The Federal Reserve is currently considering raising rates after ending its quantitative easing (QE) program. Behind the scenes, members of the Federal Open Market Committee are in disagreement as to when rate hikes will actually take place. The current anticipated target date for the first rate hike appears to be sometime in the second half of 2015, while recently released Fed minutes from the July meeting show that some members are pushing for rate cuts to come sooner rather than later. Specifically, "In their view, the guidance suggested a later initial increase in the target federal funds rate as well as lower future levels of the funds rate than they judged likely to be appropriate." Even though some members want rate hikes sooner and for guidance on rates to be higher, it will ultimately depend on economic conditions.
In light of a potential increase in interest rates, the REIT sector does not look attractive at first glance. Consider this chart of VNQ, along with the 10-year Treasury rate.
The chart clearly shows that VNQ made an intermediate term high in May 2013, just as investors were realizing that interest rates were headed higher. VNQ suffered a sizable decline, losing 16 percent from peak to trough as 10-year Treasury rates increased from 1.6 percent to 2.9 percent. When the rate on the 10-year finally topped at 3 percent in late 2013, VNQ and other REITs began a nearly uninterrupted rally in 2014.
However, the correlation between VNQ and the 10-year Treasury yield is not high for most of its history (going back to 2005), with a correlation coefficient of -0.33. A correlation coefficient of 1 would mean VNQ and the 10-year yield move in lockstep, while -1 would mean they are perfect opposites. A coefficient of 0 means there is no correlation between the assets. At -0.33, VNQ is negatively correlated with moves in the interest rate on the 10-year Treasury-when interest rates move up, VNQ has moved lower about one-third of the time.
We can break the correlation down into smaller time periods. From May 1, 2013 through August 21, 2014, the correlation coefficient was -0.47, much higher than the historical average. Taking an even smaller slice of time, the period of rapidly rising rates from May 1 , 2013 through December 31, 2013, shows the correlation coefficient reached -0.84. These numbers are reflected in the chart above, which clearly shows VNQ highly correlated with interest rates in 2013. Below is a longer look at the fund and interest rates:
The takeaway is that VNQ and other broad REITs are not highly correlated with interest rates all the time. This makes sense given that rising interest rates often accompany economic expansions, a period that is typically good for real estate values. Last week's strong flash PMI number, the highest since April 2010, is a leading indicator of future growth, and one reason why rates are likely to rise in 2015.

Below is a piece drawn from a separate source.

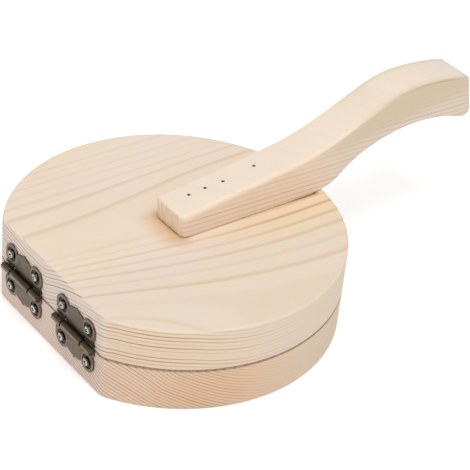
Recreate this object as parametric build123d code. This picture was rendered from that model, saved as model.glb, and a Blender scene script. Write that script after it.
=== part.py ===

It also makes sense that REITs are negatively correlated with interest rates, since higher debt costs constrain real estate investors, in addition to higher interest rates making bonds more attractive to investors. What the history shows though, is that the time to be worried about rising interest rates is not when there is a long and slow rise in rates along with an economic expansion, but rather when rates suddenly rise rapidly in a short period of time.
Here is a report from Altegris showing that REITs had positive returns in 5 of 7 rising rate environments. In some cases, REITs perform well during rising rate environments thanks to high rates of inflation. The current environment is one of low inflation and if inflation remains low, a rapid increase in interest rates would be bad news for REITs, but history shows that investors should not assume rising rates will hurt REITs.
Aside from a negative correlation to interest rates, REITs have a high positive correlation to equities and junk bonds. The correlation coefficient between VNQ and iShares iBoxx $ High Yield Corporate Bond (NYSEARCA:HYG), as well as the correlation between VNQ and SPDR S&P 500 Index (NYSEARCA:SPY), exceeds .90, signaling that REITs will trend with the broader financial markets.
As long as the bull market in stocks is alive and interest rates do not spike higher as we saw in 2013, VNQ and other broad REITs remain attractive. We expect interest rates will move higher in 2015, though not fast enough to cause another sell-off in REITs. If rates fall instead, real estate stands to benefit. The most recent comments from Janet Yellen at Jackson Hole increased uncertainty about rate hikes with its focus on the slack labor market. If the Fed maintains low interest rates longer than expected, REITs will benefit.